The massa caudalis is the final form of this assembly of proteins, and is mostly related to the distal side of accumulation of the fiber, and this final form has more filaments and is less compact than the middle form of the fiber.

The secretory material is first synthesised at embryonic day 3 (E3) by morphological undifferentiated neuroepithelial cells. At E7, post coitum, the SCO-spondin is released to embryonic CSF (ECSF); however, RF does not form until E11, and only at E12, the RF becomes present in the lumbar spinal cord. The mechanisms that trigger RF formation remain unknown, but probable factors other that ventricular release must be required for the formation of the fiber, such as the hydrodynamics of the CSF.

==Function==

===SCO-RF complex===
This complex may participate in the maintenance of water and electrolyte homeostasis (osmoregulation), during ontogeny and in the composition of the cerebrospinal fluid.

The SCO-RF has been linked to various aspects of water and electrolyte metabolism, and it has been proven that water deprivation enhances the secretory activity of the SCO. This helps to support the correlation between this complex and the adrenal cortex, while the presence of receptors or binding sites for peptides involved in hydromineral balance — such as angiotensin II — has been reported in the SCO-RF. This complex is involved in many physiological functions, such as development of the spinal cord, the pathophysiology of lordosis and neuronal survival in a more developmental pathway.
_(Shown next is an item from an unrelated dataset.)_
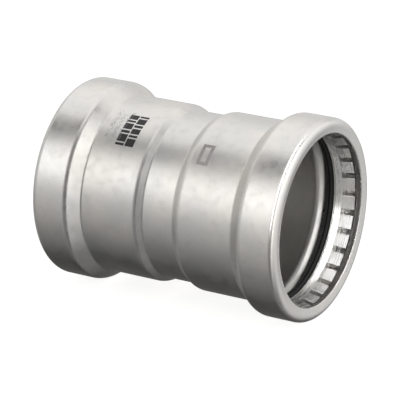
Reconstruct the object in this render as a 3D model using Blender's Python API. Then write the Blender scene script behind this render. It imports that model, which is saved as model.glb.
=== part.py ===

===RF and the cerebrospinal fluid===
Due to the presence of sialic acid residues with negative charge, Reissner’s fiber might participate in the cleaning of the CSF. The glycoproteins bind biogenic amines present in the CSF such as dopamine, serotonin or noradrenaline, thereby controlling the concentration of these monoamines by ionic change. There are, however, differences in the binding characteristics of each of these amines; the binding of serotonin is more unstable, and it occurs only when its CSF concentration is high, while noradrenaline binds strongly to the RF and remains bound as it moves along the central canal in the same binding site as adrenaline.

The concentration of these monoamines in the CSF in Reissner’s fiber-deprived animals was investigated, concluding that this fiber possibly may be involved in the cleaning of the liquid — based upon elevated levels of CSF concentration of several amines displayed in the tested animals, with L-DOPA demonstrating the largest increase. All findings obtained indicate that RF binds monoamines present in the ventricular CSF and then transports them along the central canal. In the absence of RF, the CSF concentration of monoamines increased sharply.